She shrugs. “All the essentials. Including Logan’s favorite scotch.”

“Can’t hurt,” I say, taking a big sip. “I feel like I’ve been hurled from a catapult.”

Gwen’s navy dress fans around her. She's effortlessly beautiful, all curves and soft edges. Her hair’s cut in a cute bob that makes the curls extra bouncy—something my hair will never achieve. Tonight, I coaxed mine into waves, but as I run my fingers through it now, I pull out a couple of twigs.

“So what drove you to the emergency exit?” Gwen asks, sipping from the flask. “Usually, I’m the one who bails early.”

“First Mom tried to get Sheila Jenkins to hire me—after telling her a masterful story about how Theo bullied me out of Rayanne’s firm after I dumped him.”

“Ugh,” she groans.

“Agreed. I’d rather bathe in lava than work for Sheila Jenkins. Her sales record is amazing, but she’s about as fun to be around as a nest of angry hornets that have been set on fire.”

“Didn’t her partner just leave?”

“Yep. Opened her own firm in Florida. And she’s crushing it.” I take another sip of scotch, and it burns a path all the way tomy belly. “Then Mom told Marcia Roberts that I dumped Theo because he left me—and I quote—unfulfilled.”

She snorts. “Well, that’s true. In a sense.”

“She’ll do anything to cover up my mistakes to save her precious reputation,” I groan. “Theo’s a jerk, but I don’t love having Mom go into jackal mode and use the rumor mill to spread lies.”

“If anyone deserves to see Mom reach her final form, it’s Theo,” Gwen says. “I’d argue he’s getting precisely what he earned.”

Gwen’s accustomed to being the target of our mother’s ire even more than I am. Mom expected both of us to be flawless: from hourglass figures and straight-As to impressive careers and trophy husbands. Gwen caught more scorn because she openly defied Mom’s wishes, whereas I caved because it meant less fighting. When Gwen opened a bakery, I let Mom push me into real estate. When Gwen dated guys with tattoos and scruffy beards, I went out with the boring sons of Mom’s friends just to keep the peace. Now that Gwen’s dating Logan and running a booming business, some of the heat’s off her. But that means it’s squarely on me.

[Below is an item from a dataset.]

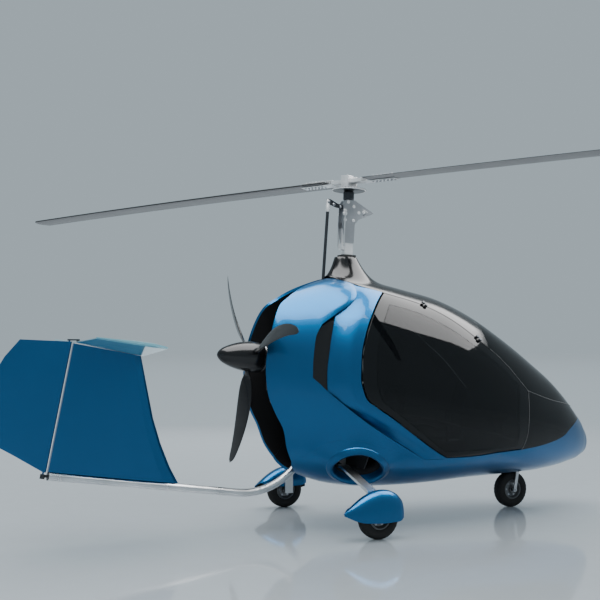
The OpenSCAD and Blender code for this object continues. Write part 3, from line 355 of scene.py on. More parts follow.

“That’s how Mom works,” Gwen says. “She thinks if she pulls enough strings, she can fix what’s broken.”

I snort. “Yeah. Right now, she thinks the broken thing is me.”

“She’s wrong,” Gwen says, her blue eyes glittering.

“Maybe,” I mutter. My breakup was no tragedy, and I refuse to play the sad, wounded woman—a shell of a human at age twenty-eight. Mom thought Theo was my perfect match, but that’s because he shared her impossible standards for every part of his life—including me. And when I finally realized that Theo was resentful of my success and that his version of marriage meant me giving up my career—well, that made leaving him a no-brainer.

“Mom got me that job with Rayanne,” I confess. “They were sorority sisters at Vanderbilt back in the day.”

“But Rayanne kept you on because you’re excellent at what you do. Mom had nothing to do with that part.”

I shake my head. “It set a bad precedent.” I’d let Mom pull those strings when I was twenty-three because I was struggling in a dead-end temp job and wanted to stop living off ramen noodles and grilled cheese sandwiches. Back then, I’d thought she was truly trying to help me, but now I know better. She was embarrassed that I wasn’t making a name for myself fast enough. Mom’s always been controlling of both me and Gwen, but I’d assumed it would stop when we were out of college.

I was dead wrong on that one.

“I never should have accepted her…help,” I say, choking on the last word.

Gwen lifts a brow. “We both know how it would have gone if you hadn’t. She’d rather die than stop holding us to her impossible standards.” She smoothes a fold in her dress. “She thinks that molding you into a version of herself is going to make you a success and preserve her legacy.”

“That is literally my worst nightmare.”

She gives me a sad smile as the night birds twitter around us, the leaves rustling in the warm breeze. This is one of those perfect spring nights where the air’s losing its chill and the stars shine a bit brighter. Everywhere you look, there are blossoming flowers and new leaves, and the whole world feels alive with new growth. Spring always makes me feel hopeful and tenacious, like I can tackle anything.

At least, it used to make me feel that way.

“She said she didn’t raise me to be a quitter,” I grumble. “Told me I run as soon as things get hard.”

Gwen frowns. “Leaving a toxic relationship is not being a quitter. You know that.”

“I told her I was doing what was best for me.”

She points her finger at me. “That’s exactly right. And don’t ever forget it.”